Nach der Botanik kommt erst noch die Kulturgeschichte. Man erfährt, dass zuerst die bittere Pomeranze über die Seidenstraße nach Westen und mit den Arabern von Indien nach Sizilien gelangt ist. Für das Jahr 1002 gibt es einen ersten offiziellen Nachweis der Frucht auf der Insel. Die süße Apfelsine kam erst später, im frühen 16. Jahrhundert, nach Europa. Portugiesische Seefahrer sollen sie aus China mitgebracht haben, wo sie schon vor mehr als 4000 Jahren kultiviert und offensichtlich lange gut davor geschützt wurde, außer Landes gebracht zu werden. Auch das liest man, trotz des Wartens auf Potsdam, mit Interesse – zumal die schön gestalteten Seiten mit historischen Bildern, Zeichnungen, Fotografien und mit Blüten verzierten Seitennotizen sehr zum Lesen einladen.

Interessant sind auch die mythischen Geschichten über die Apfelsine, die denn nun auch mit königlichen Geschichten der Region verwebt sind. Man erfährt, dass die goldenen Früchte ewige Jugend, Schönheit und Unsterblichkeit versprachen und dass seit dem Großen Kurfürsten Friedrich Wilhelm die Orangen für Brandenburg als dynastisches Symbol galten: Kein Aufwand schien zu groß, die kostbaren Bäume auch im Norden zu kultivieren und ihnen prächtige Bauten zu errichten.Von den einst knapp 20 Orangerien in Potsdam ist etwa jede dritte erhalten. Das Buch erzählt von den Potsdamer Orten, an denen Orangenbäume standen: im Lustgarten, auf den Terrassen von Sanssouci, sogar auf dem Dach des Stadtschlosses. Es beschreibt historische Kochrezepte und erzählt von der harten Arbeit, die die Gärtner in die kälteempfindlichen Pflanzen stecken mussten, um sie zum Blühen zu bringen.

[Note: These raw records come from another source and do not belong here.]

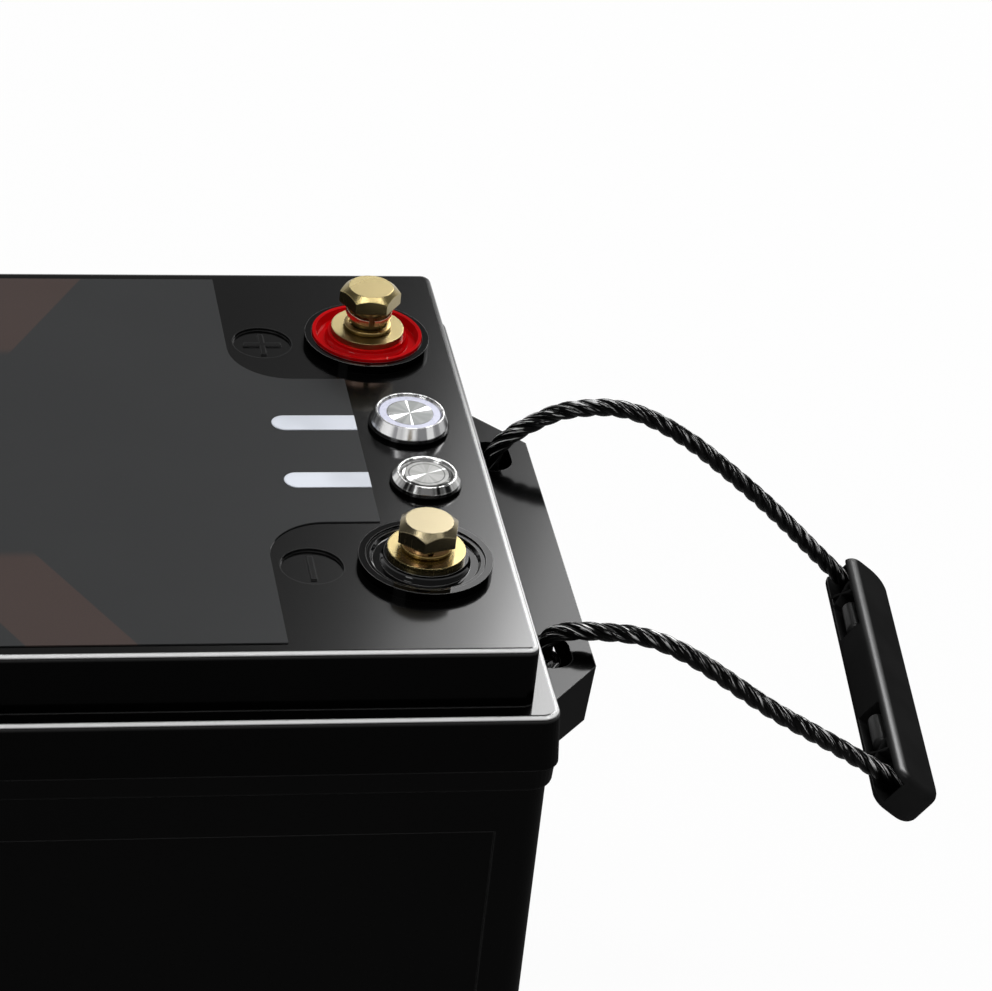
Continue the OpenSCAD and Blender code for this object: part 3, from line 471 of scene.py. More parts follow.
@shader_group("rope_yarn", [Socket("Along"), Socket("Around"), Socket("Strands", value=4.0),
               Socket("Lean", value=60.0)], [Socket("Lines"), Socket("Seam"), Socket("Glint")])
def yarn_group(w: Wiring, at: Sockets) -> dict[str, object]:
    """Filaments of a laid rope, from its length and turn attributes.

    Fine lines along each strand, painted shade in the seams between strands, and painted glints along the crests.

    Args:
        w: The group's wiring.
        at: Its inputs by name.

    Returns:
        What feeds each output.
    """
    turn = w.product(at["Around"], at["Strands"])
    off_crest = w.apart(w.maths("FRACT", turn), 0.5)
    seam_shade = w.span(off_crest, 0.34, 0.5)
    across = w.product(w.maths("MULTIPLY_ADD", at["Along"], at["Lean"], turn), 9.0)
    lines = w.noise(w.point(across, w.product(at["Along"], 260.0)), 1.0, 2.0, 0.6)
    return {"Lines": w.span(lines, 0.35, 0.65), "Seam": seam_shade,
            "Glint": w.product(w.span(lines, 0.52, 0.6), w.span(off_crest, 0.4, 0.2))}


# ---------------------------------------------------------------- finishes


class Maker(Enum):
    """How a metal's surface came about, which sets its relief."""

    TURNED = "turned"
    DRAWN = "drawn"
    CUT = "cut"


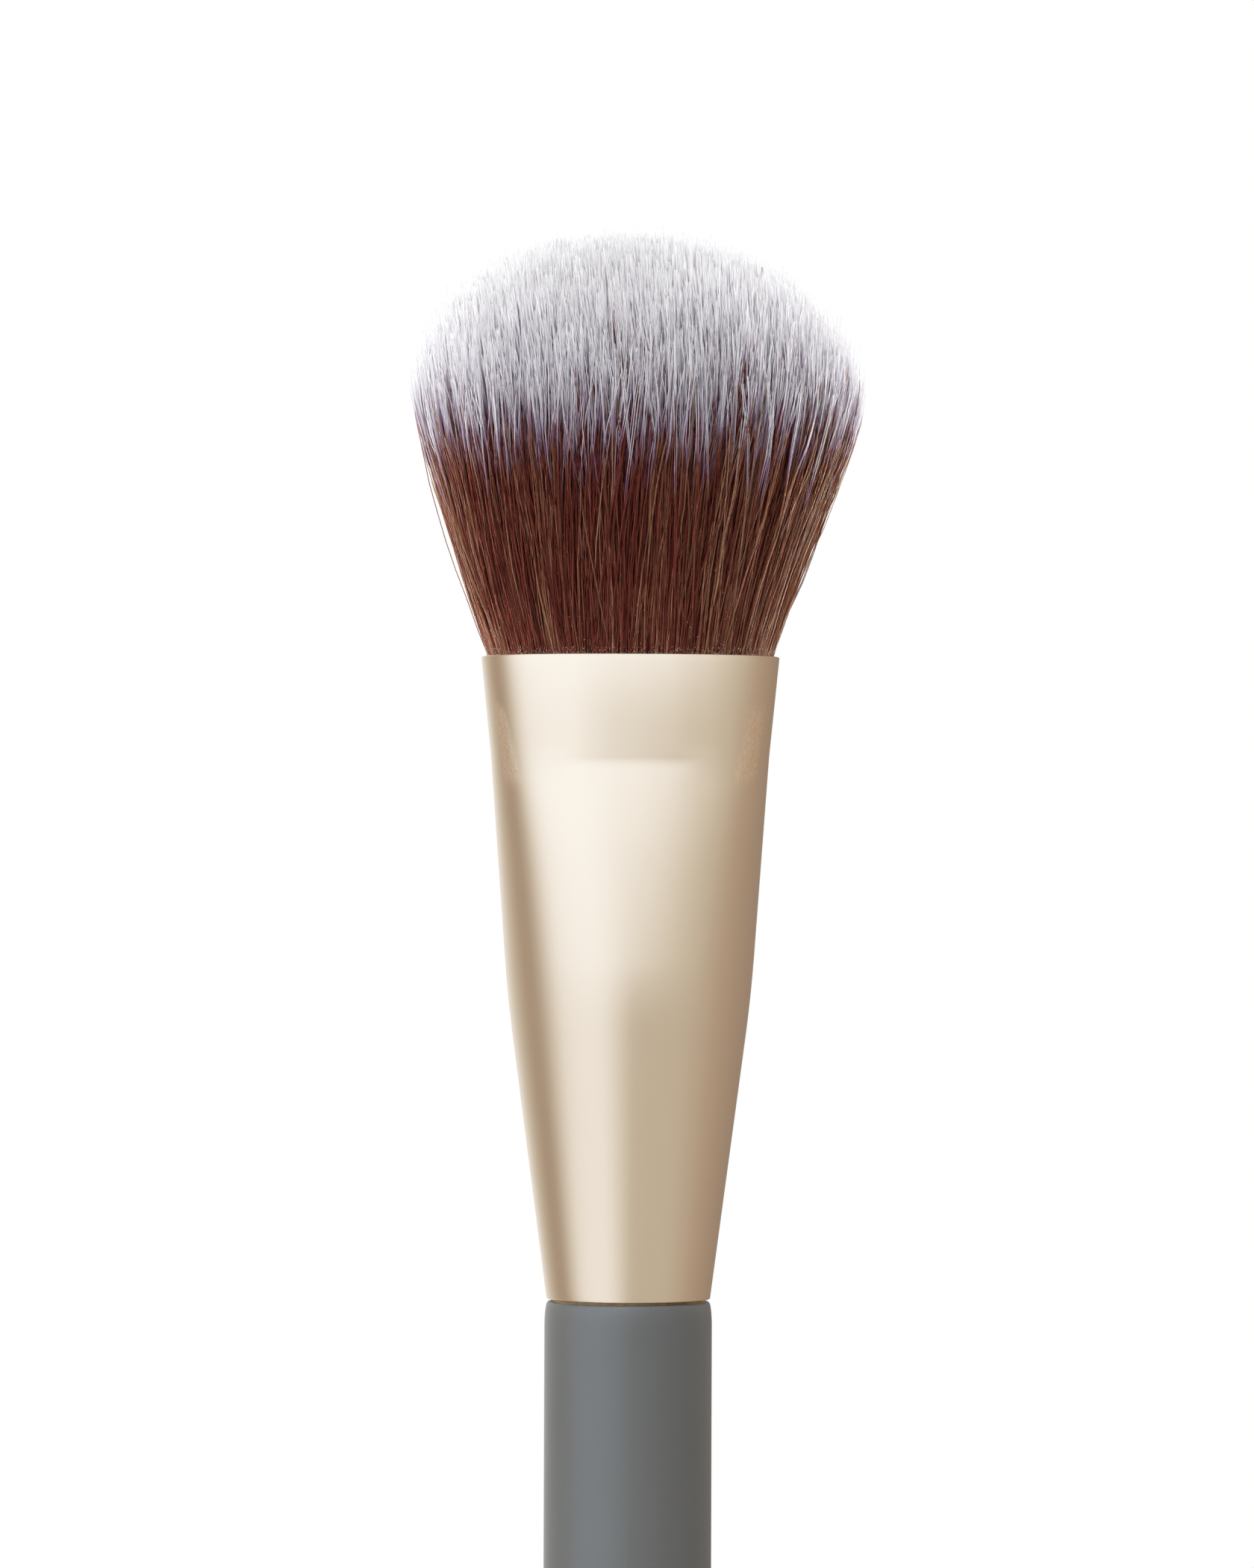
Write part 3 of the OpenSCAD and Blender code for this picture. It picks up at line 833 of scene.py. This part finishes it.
# the map stays inside the strand's strip, with a little width for each of its three sides
map_u = kept("strip") + (kept("corner") - 1.0) * (0.3 / strips)
map_v = 1.0 - kept("dye") - 0.002 * (1.0 - bench.size(kept("corner") - 1.0))
map_place = bench.add("ShaderNodeCombineXYZ", X=map_u, Y=map_v)["Vector"]
skin = store(skin, "OFBake", map_place, "FLOAT2", "CORNER")
skin = bench.add("GeometryNodeRealizeInstances", Geometry=skin)["Geometry"]
skin = bench.add("GeometryNodeSetMaterial", Geometry=skin, Material=given["Material"])["Geometry"]
bench.add("NodeGroupOutput", Geometry=skin)


def run_tree(name, tree, inputs):
    """Runs a Geometry Nodes tree with its inputs by name, and keeps the result as a plain mesh."""
    seed_mesh = bpy.data.meshes.new(name)
    holder = bpy.data.objects.new(name, seed_mesh)
    bpy.context.scene.collection.objects.link(holder)
    modifier = holder.modifiers.new("made", "NODES")
    modifier.node_group = tree
    for socket in tree.interface.items_tree:
        if socket.item_type == "SOCKET" and socket.in_out == "INPUT" and socket.name in inputs:
            modifier[socket.identifier] = inputs[socket.name]
    view = bpy.context.evaluated_depsgraph_get()
    mesh = bpy.data.meshes.new_from_object(holder.evaluated_get(view), depsgraph=view)
    holder.modifiers.clear()
    holder.data = mesh
    mesh.name = name
    bpy.data.meshes.remove(seed_mesh)
    for extra in ("dye", "thick", "strip", "corner", "tilt", "radius", "sharp_edge"):
        if extra in mesh.attributes:
            mesh.attributes.remove(mesh.attributes[extra])
    mesh.polygons.foreach_set("use_smooth", [True] * len(mesh.polygons))
    mesh.update()
    return holder


# how many strands each shell has, and how many points each of them has, from the middle out
shells = ((6500, 5), (6000, 6), (4500, 8), (3500, 10))
shells += ((2850, 12), (2850, 12), (2800, 12), (2800, 12))
first = 0
for i, (count, points) in enumerate(shells):
    inputs = {"First": first, "Count": count, "Points": points, "Stray": 0.0, "Material": fibre}
    shell = run_tree(f"bristles_{i + 1}", grow, inputs)
    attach(shell, "root")
    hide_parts("bristle_tuft")
    first += count

# the outermost strands once more, looser
first = strand_total - stray_total
inputs = {"First": first, "Count": stray_total, "Points": 12, "Stray": 0.28, "Material": fibre}
stray = run_tree("stray_hairs", grow, inputs)
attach(stray, "root")
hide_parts("bristle_tuft")

# Glue crumbs
# Dried specks of the resin and of trimmed fibre that stay on the outermost bristles, most of
# them right at the metal's edge.
crumb, bench = paint("dry_glue_specks")
grains = clouds(bench, (9000.0, 9000.0, 9000.0), 2.0)
coat(
    bench,
    Base_Color=bench.blend(bench.rise(grains, 0.35, 0.65), (0.50, 0.28, 0.16), (0.90, 0.70, 0.52)),
    Roughness=0.45 + 0.2 * grains,
)
scatter, bench, given = new_tree(
    "scatter_crumbs", Count="Int", Low="Float", High="Float", Grain="Float", Material="Material"
)
crumb_out = 0.065  # how far a speck's middle stands out from the tuft's nominal outline
number = bench.add("GeometryNodeInputIndex")["Index"]
angle = chance(1, number, 0.0, 2 * math.pi)
height = given["Low"] + (given["High"] - given["Low"]) * chance(2, number) ** 2.0
half_w = root_w + (tuft_w / 2 - root_w) / flare_h * height + crumb_out
half_d = root_d + (tuft_d / 2 - root_d) / flare_h * height + crumb_out
power = 2.3 - 0.3 * height / flare_h
tuft_lean = 0.62 * bench.rise(height, 3.0, 20.0)
x = squared(bench.math("COSINE", angle), power) * half_w + tuft_lean
y = squared(bench.math("SINE", angle), power) * half_d
spot = spot_at(x, y, height)
points = bench.add("GeometryNodePoints", Count=given["Count"], Position=spot)["Points"]
size = bench.add(
    "ShaderNodeCombineXYZ",
    X=chance(4, number, 0.5, 1.3),
    Y=chance(5, number, 0.5, 1.3),
    Z=chance(6, number, 0.5, 1.6),
)["Vector"]
grain = bench.add("GeometryNodeMeshIcoSphere", Radius=given["Grain"] * MM, Subdivisions=1)["Mesh"]
crumbs = bench.add(
    "GeometryNodeInstanceOnPoints", Points=points, Instance=grain, Scale=size
)["Instances"]
crumbs = bench.add("GeometryNodeRealizeInstances", Geometry=crumbs)["Geometry"]
crumbs = bench.add(
    "GeometryNodeSetMaterial", Geometry=crumbs, Material=given["Material"]
)["Geometry"]
bench.add("NodeGroupOutput", Geometry=crumbs)
for name, count, low, high, grain_r in (
    ("mouth_crumbs", 1900, 0.03, 0.5, 0.023),
    ("loose_specks", 520, 0.4, 14.0, 0.027),
):
    inputs = {"Count": count, "Low": low, "High": high, "Grain": grain_r, "Material": crumb}
    specks = run_tree(name, scatter, inputs)
    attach(specks, "root")
    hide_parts("bristle_tuft")

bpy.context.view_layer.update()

Ein interessanter Rundumschlag, herausgegeben von Marina Heilmeyer, der zusammenbringt, was man so selten in einem Band gebündelt findet – und tatsächlich den Horizont erweitert. Die Texte sind Fachliteratur, geschrieben unter anderem von Heinrich Hamann (Leiter des Arbeitskreises Orangerien in Deutschland), Katrin Schröder (Gartendenkmalpflegerin in Sanssouci), Carsten Schirarend (Wissenschaftlicher Leiter des Botanischen Gartens der Universität Hamburg). Das bringt allerdings mit sich, dass die Sprache hin und wieder trocken und wissenschaftlich klingt. Doch die Themen sind so klar und übersichtlich gegliedert, dass man sich dennoch leicht durch das Buch liest, das zudem hübsch gestaltet ist, mit schönen Schriften, orangenen Raffinessen und großzügigem Design. Marion Hartig

„Bittere und süße Orangen. Potsdamer Pomologische Geschichten“, vacat Verlag 2005, 103 Seiten, 15 Euro.